わたしが物心つく頃から、母と祖母は仲が悪かった。

父と母との結婚を反対された時からのようだ。

母は育ちの良い家柄だったので、田舎の普通より、寧ろ質素に暮らしている家では歓迎されなかったようだ。

逆もまたしかりで父は母方の祖父に猛反対されたようだったが、そちらは丸く収まっていたように思える。


父には姉と妹がいて、その2人の家族もやってきて、喧嘩染みた話し合いが行われたのも覚えている。

わたしはとても小さい頃だったが、初めて胃が痛くなったのは、その時だったかもしれない。

とにかく子供は母親に影響されるもの…わたしも母親に影響されてか、父方の親戚同様、母との喧嘩の当人でもある祖母が嫌いになった。



母が泣くのが、嫌だったのだ。



けれど、思い返してみれば、祖母はわたしには優しかったと思う。

マザコンとも言える程母好きな弟は思い切り祖母を毛嫌いしていて、暴言を吐いていたから、祖母も流石にその様子には憤慨しているようだったが

わたしには、何の問題も起こさない存在だった。

祖母は家にいる時、わたしにお菓子をくれたが、煎餅などあまり好きではなくて嫌な顔をして「弟にあげて」と断ったのを覚えている。
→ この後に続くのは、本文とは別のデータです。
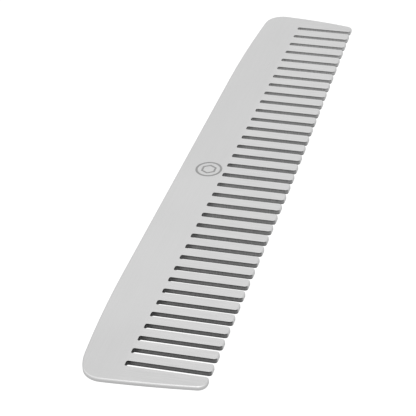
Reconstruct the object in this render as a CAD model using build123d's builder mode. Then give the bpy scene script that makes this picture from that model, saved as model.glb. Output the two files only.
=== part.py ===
from build123d import *
import os
from math import radians, tan

# A flat steel grooming comb, cut in one piece from sheet. It lies flat, with its length along X and its
# width along Y. The back edge is towards -Y and the tooth tips are towards +Y. The teeth are longest at
# the +X end. The plate is made whole, so that its rounded edges run on without a break, and it is then
# divided across the tooth roots into the spine and one solid for each tooth.

# Driving dimensions, in millimetres and degrees
comb_length = 180.7
plate_thickness = 1.3
spine_width = 12.05
tooth_count = 36
tooth_pitch = 4.9
narrowest_slot = 1.45
widest_slot = 1.95
slot_end_radius = 0.45
outer_edge_radius = 0.5
slot_edge_radius = 0.06

# Back edge: straight in the middle, then a long soft shoulder that slopes away towards each rounded
# corner. At the long-tooth end it turns more steeply just before the corner.
shoulder_x = 65.0
shoulder_radius = 400.0
short_end_slope = 4.3
long_end_slope = 4.6
last_turn_x = 84.05
last_turn_slope = 22.3
last_turn_radius = 17.5
short_end_back_radius = 5.2
long_end_back_radius = 5.4

# Ends: slightly bowed, and leaning in towards the tips
short_end_inset = 3.1
short_end_bow_radius = 130.0
long_end_inset = 2.3
long_end_bow_radius = 300.0

# Tooth tips: two straight stretches that meet in the middle slot, the one over the short teeth a little
# steeper. Each tooth has small round corners, and the outer corners of the first and last are larger.
middle_tooth_length = 18.94
short_half_tip_slope = 2.05
long_half_tip_slope = 1.15
tip_corner_radius = 1.0
short_end_tip_radius = 1.8
long_end_tip_radius = 2.4

# Etched mark on the upper face: the thin outlines of a ring and of a hexagon inside it
mark_x = -1.75
mark_from_roots = 4.3
mark_depth = 0.05
mark_line = 0.6
mark_ring_radius = 3.6
mark_hexagon_radius = 2.2
mark_hexagon_sides = 6

# Sizes that follow from these. While the plate is drawn, Y = 0 is the line where the slots end.
slot_count = tooth_count - 1
half_length = comb_length / 2
back_y = -spine_width
last_slot_x = (slot_count - 1) * tooth_pitch / 2
slots_end_x = last_slot_x + widest_slot
slot_cut_length = 2 * middle_tooth_length
top_plane = Plane.XY.offset(plate_thickness)


def slot_width(x):
    """The width of the slot at a place along the comb: the slots widen evenly towards the long teeth."""
    share = (x + last_slot_x) / (2 * last_slot_x)
    return narrowest_slot + share * (widest_slot - narrowest_slot)


def on_tip_line(x):
    """The point of the tip line at a place along the comb."""
    slope = long_half_tip_slope if x > 0 else short_half_tip_slope
    return (x, middle_tooth_length + x * tan(radians(slope)))


def up_slope(start, x, slope):
    """The point at x on a straight line that leaves the start at a slope towards the tips."""
    start_x, start_y = start
    return (x, start_y + abs(x - start_x) * tan(radians(slope)))


# The corners of the outline before they are rounded
left_shoulder = (-shoulder_x, back_y)
right_shoulder = (shoulder_x, back_y)
left_back_corner = up_slope(left_shoulder, -half_length, short_end_slope)
last_turn = up_slope(right_shoulder, last_turn_x, long_end_slope)
right_back_corner = up_slope(last_turn, half_length, last_turn_slope)
short_end_tip = on_tip_line(short_end_inset - half_length)
long_end_tip = on_tip_line(half_length - long_end_inset)
corner_radii = {
    left_shoulder: shoulder_radius,
    right_shoulder: shoulder_radius,
    left_back_corner: short_end_back_radius,
    last_turn: last_turn_radius,
    right_back_corner: long_end_back_radius,
    short_end_tip: short_end_tip_radius,
    long_end_tip: long_end_tip_radius,
}


def blank_outline():
    """The comb's outline with its corners rounded, but with no slots."""
    with BuildSketch() as outline:
        with BuildLine():
            Polyline(left_back_corner, left_shoulder, right_shoulder, last_turn, right_back_corner)
            RadiusArc(right_back_corner, long_end_tip, -long_end_bow_radius)
            Polyline(long_end_tip, on_tip_line(0), short_end_tip)
            RadiusArc(short_end_tip, left_back_corner, -short_end_bow_radius)
        make_face()
        for corner, corner_radius in corner_radii.items():
            fillet(outline.vertices().sort_by_distance(corner)[0], radius=corner_radius)
    return outline.sketch


def slotted_outline():
    """The outline with its blunt-ended slots, and with the corners of the slots and teeth rounded."""
    with BuildSketch() as outline:
        add(blank_outline())
        for number in range(slot_count):
            slot_x = number * tooth_pitch - last_slot_x
            width = slot_width(slot_x)
            with Locations((slot_x, slot_cut_length / 2)):
                RectangleRounded(width, slot_cut_length, slot_end_radius, mode=Mode.SUBTRACT)
        beside_slots = outline.vertices().filter_by_position(Axis.X, -slots_end_x, slots_end_x)
        slot_mouths = beside_slots.filter_by_position(Axis.Y, middle_tooth_length / 2, slot_cut_length)
        fillet(slot_mouths, radius=tip_corner_radius)
    return outline.sketch


def mark_figure():
    """The lines of the etched mark, on the upper face."""
    with BuildSketch(top_plane) as figure:
        with Locations((mark_x, -mark_from_roots)):
            Circle(mark_ring_radius)
            Circle(mark_ring_radius - mark_line, mode=Mode.SUBTRACT)
            RegularPolygon(mark_hexagon_radius, mark_hexagon_sides)
            RegularPolygon(mark_hexagon_radius - mark_line, mark_hexagon_sides, mode=Mode.SUBTRACT)
    return figure.sketch


def rounded_plate(outline, radius):
    """A plate with the given outline, and with its upper and lower edges rounded."""
    with BuildPart() as plate:
        add(outline)
        extrude(amount=plate_thickness)
        by_height = plate.edges().group_by(Axis.Z)
        fillet(by_height[0] + by_height[-1], radius=radius)
    return plate.part


def whole_comb():
    """The comb in one piece: well rounded round the outside, barely rounded in the slots, and marked."""
    with BuildPart() as plate:
        add(rounded_plate(blank_outline(), outer_edge_radius))
        add(rounded_plate(slotted_outline(), slot_edge_radius), mode=Mode.INTERSECT)
        extrude(mark_figure(), amount=-mark_depth, mode=Mode.SUBTRACT)
    return plate.part


def write(piece, name):
    """Labels a finished piece and writes it under its own name."""
    piece.label = name
    export_step(piece, f"parts/{name}.step")


os.makedirs("parts", exist_ok=True)

comb = whole_comb()
outline_middle = comb.bounding_box().center()
comb = comb.moved(Location((-outline_middle.X, -outline_middle.Y, 0)))

# The dividing line crosses the slots where their rounded corners end, so that a tooth is a plain bar
tooth_roots = Plane((0, slot_end_radius - outline_middle.Y, 0), z_dir=(0, 1, 0))

with BuildPart() as spine:
    add(comb)
    split(bisect_by=tooth_roots, keep=Keep.BOTTOM)
write(spine.part, "spine")

with BuildPart() as teeth:
    add(comb)
    split(bisect_by=tooth_roots, keep=Keep.TOP)

for number, solid in enumerate(teeth.solids().sort_by(Axis.X), start=1):
    with BuildPart() as tooth:
        add(solid)
    write(tooth.part, f"tooth_{number:02d}")
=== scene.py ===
"""Looks for the steel grooming comb: satin stainless steel on a white table, seen from its long teeth."""

from math import cos, radians, sin

import bpy
from mathutils import Matrix, Vector


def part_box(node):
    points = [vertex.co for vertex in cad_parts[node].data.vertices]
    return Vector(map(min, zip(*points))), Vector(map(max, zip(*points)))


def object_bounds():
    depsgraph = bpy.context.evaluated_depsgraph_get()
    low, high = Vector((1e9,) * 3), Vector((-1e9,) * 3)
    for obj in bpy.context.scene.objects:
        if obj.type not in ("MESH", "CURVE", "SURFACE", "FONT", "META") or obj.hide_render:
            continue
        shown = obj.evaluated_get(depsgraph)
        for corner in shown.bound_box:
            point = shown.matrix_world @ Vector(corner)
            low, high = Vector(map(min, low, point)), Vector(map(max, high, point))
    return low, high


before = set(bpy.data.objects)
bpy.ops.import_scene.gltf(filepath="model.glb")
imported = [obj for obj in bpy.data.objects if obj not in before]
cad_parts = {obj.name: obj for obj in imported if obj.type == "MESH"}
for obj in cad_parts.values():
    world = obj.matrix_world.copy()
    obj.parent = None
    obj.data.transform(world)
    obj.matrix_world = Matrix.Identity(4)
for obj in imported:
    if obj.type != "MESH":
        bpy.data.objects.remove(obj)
cad_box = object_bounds()
MM = 0.001

# Where the comb's regions are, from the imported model. The teeth begin where the round corners at the
# slots' ends stop, so the slots end one corner radius further back.
SLOT_CORNER_RADIUS = 0.45 * MM
low, high = Vector(cad_box[0]), Vector(cad_box[1])
top_z = high.z
first_slot_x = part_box("tooth_01")[1].x
last_slot_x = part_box("tooth_36")[0].x
tooth_base_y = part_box("tooth_02")[0].y
slot_end_y = tooth_base_y - SLOT_CORNER_RADIUS

# The camera stands off the long-tooth end, turned a little towards the tips, with a long lens
VIEW_ELEVATION = radians(33.21)
VIEW_TURN = radians(17.76)
VIEW_ROLL = radians(-3.15)
VIEW_DISTANCE = 0.50935
VIEW_AIM = Vector((0.016444, -0.003606, top_z))
LENS_MM = 170.5
CLIP_START = 0.01

# The surround is a list of heights, from -1 (straight down) to 1 (straight up), with their brightness
SURROUND = ((-1.0, 0.50), (-0.55, 0.60), (0.0, 0.70), (0.4, 0.80), (0.8, 0.83), (1.0, 0.84))
SOFTBOX_PLACE = Vector((0.48, 0.15, 1.09))
SOFTBOX_SIZE = 0.6
SOFTBOX_WATTS = 0.8
TABLE_HALF_SIZE = 6.0
TABLE_DROP = 1.0 * MM
BACKDROP_HEIGHT = 6.0
TABLE_GLOW = 1.1

# How far a surface faces up or down, from 0 on a wall to 1 on a level face, and how far it faces along
# the comb. A pair gives where a kind of surface begins and where it is certain.
STEEP_UPWARD = (0.75, 0.35)
ROUNDED_UPWARD = (0.999, 0.93)
LEVEL_UPWARD = (0.99, 0.999)
# The painted highlight on the roundings brightens between these
HIGHLIGHT_UPWARD = (0.6, 0.85)
SLOT_SIDE_ALONG = (0.3, 0.8)
COMB_END_ALONG = (0.12, 0.42)

# Greys of the steel. A pair gives the darkest and the brightest of a surface that varies, and a painted
# shade on the level faces is that much darker.
SPINE_TONES = (0.788, 0.805)
TOOTH_TONES = (0.79, 0.84)
SMUDGE_TONES = (-0.008, 0.008)
# Painted shade on the level faces: at the long end, over the short half and on the outer teeth
FACE_SHADE_LONG_END = 0.033
FACE_SHADE_SHORT_HALF = 0.022
FACE_SHADE_OUTER_TEETH = 0.04
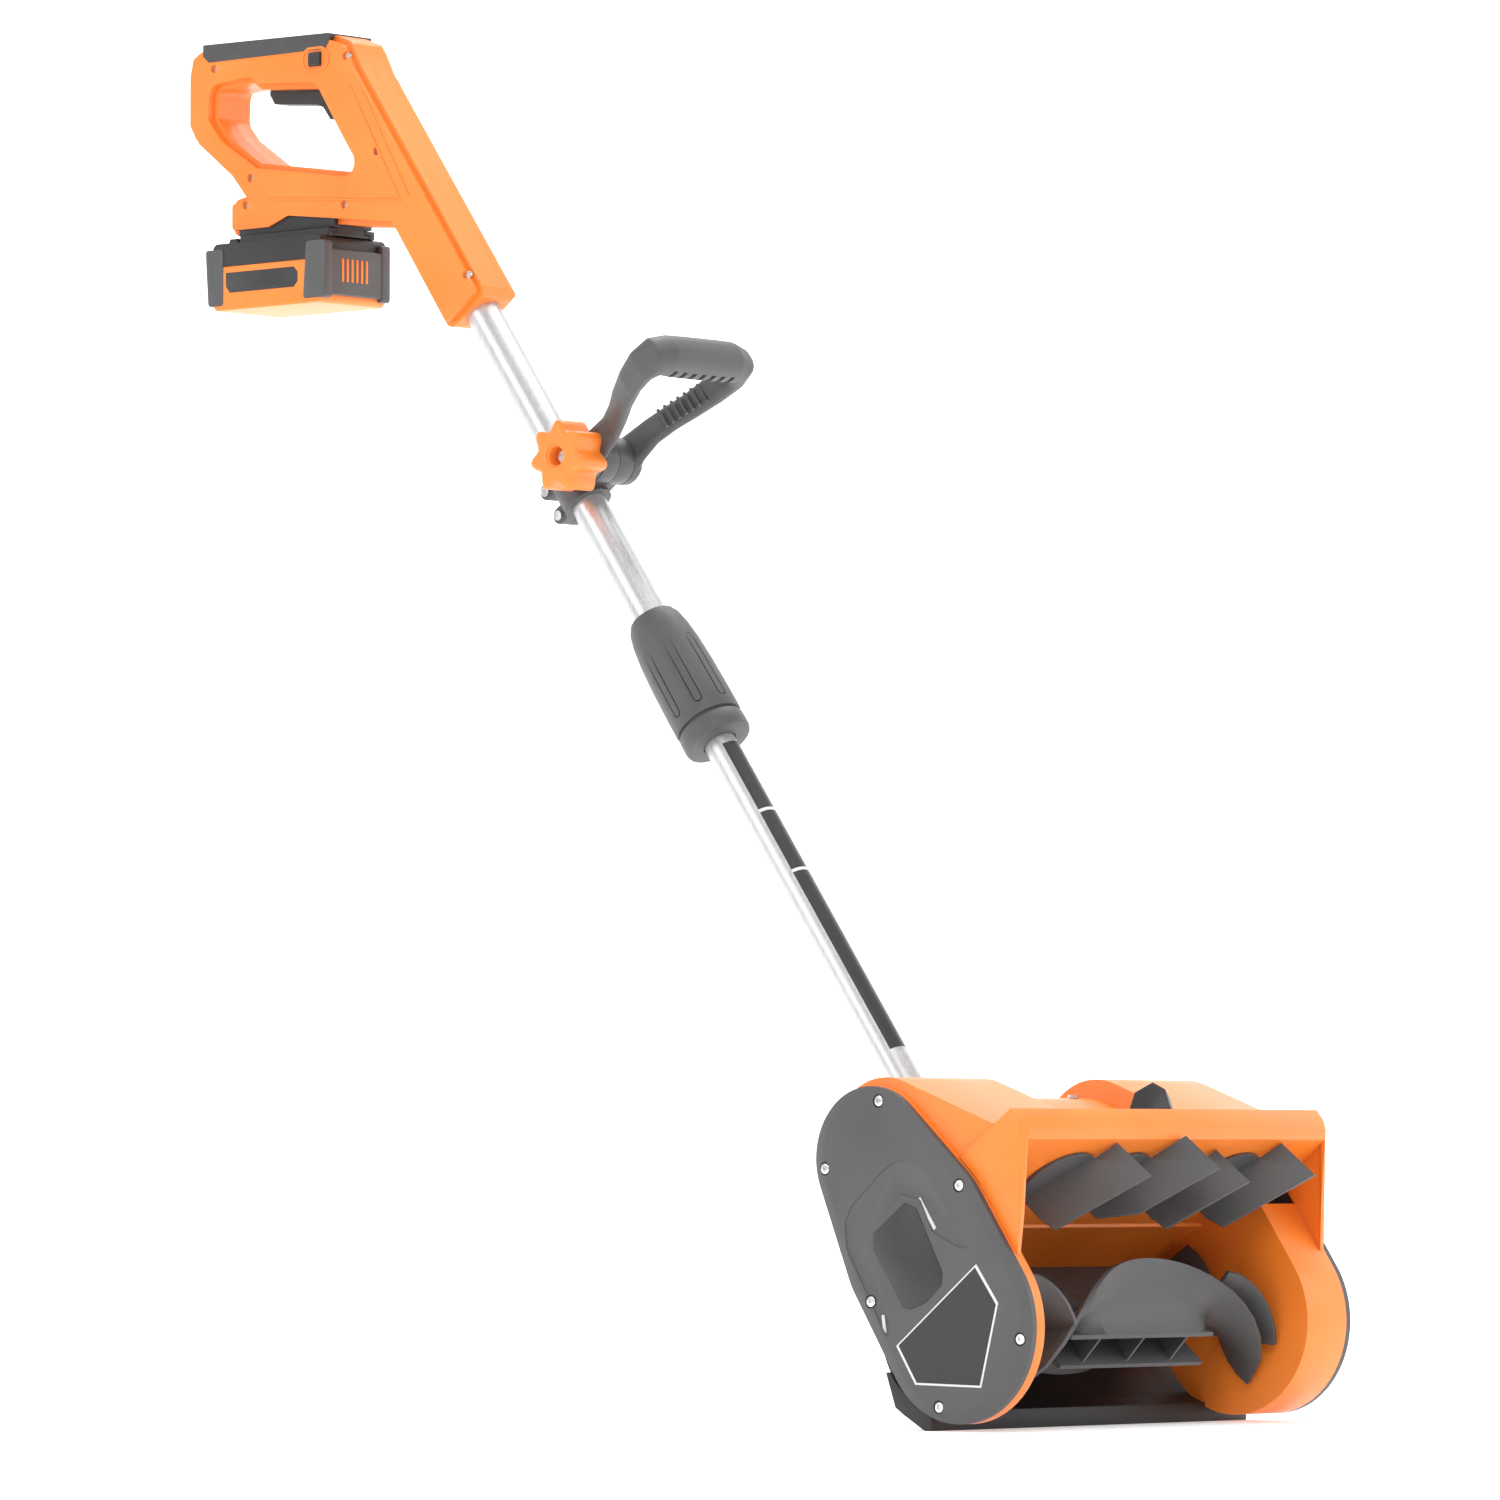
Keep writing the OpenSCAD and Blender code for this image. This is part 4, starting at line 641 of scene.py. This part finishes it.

それは祖父も同様だ。


小学校の頃、年末に父が「何だかお年玉くれるみたいだから会いに行って来い」と言ったので祖母と祖父に会いに行った(別居状態だったので…)。

たくさんくれると思っていたお年玉が、母方の家よりかなり少なくて、クリスマスプレゼントだといって一緒にくれた絵の具のセットも『クリスマスプレゼント=ゲーム』というように、何だか高級志向になってしまったマセた子供のわたしには全然嬉しくなくて、祖母と祖父に嫌悪の顔を見せたのを覚えている。





凄く、後悔しているのだ、わたしは。

凄く、馬鹿な子供だったと、後悔しているのだ。





入院する前はぶくぶくに太っていた祖母…病院で最後に見た時には、痛々しいほどにやせ細っていた。

祖母の痴呆はどんどん進んでいると思う。

今は亡き母方の曾祖母の痴呆が進んだ時、わたしは親戚の人と間違われたことがある。

祖母もいつか、わたしを母と間違えたりする日が来るのだろうか…わたしと母を間違えて嫌悪の表情を見せるのだろうか

もう、わたしの言葉の意味は伝わらないのだろうか…

それでも

祖母が生きているうちに会って

「ばあちゃん、ありがとね」

一言、伝えたい。

いろんな思いが、篭ってる言葉だから。


「じいちゃん、ありがとね」

同じく祖父にも伝えたい。

祖父の痴呆も進んでいる。

ちなみに一度、母と間違われそうになった。

けれど祖父は休みになって実家にわたしが帰ると、笑顔で迎えてくれる。

一つ屋根の下、別居状態は続いているけれど…

実家にはいるはずだから、年末に実家に帰って、会ったらきちんと笑顔で言うんだ。



「ありがとう」



色んな想いが、篭っている言葉だから。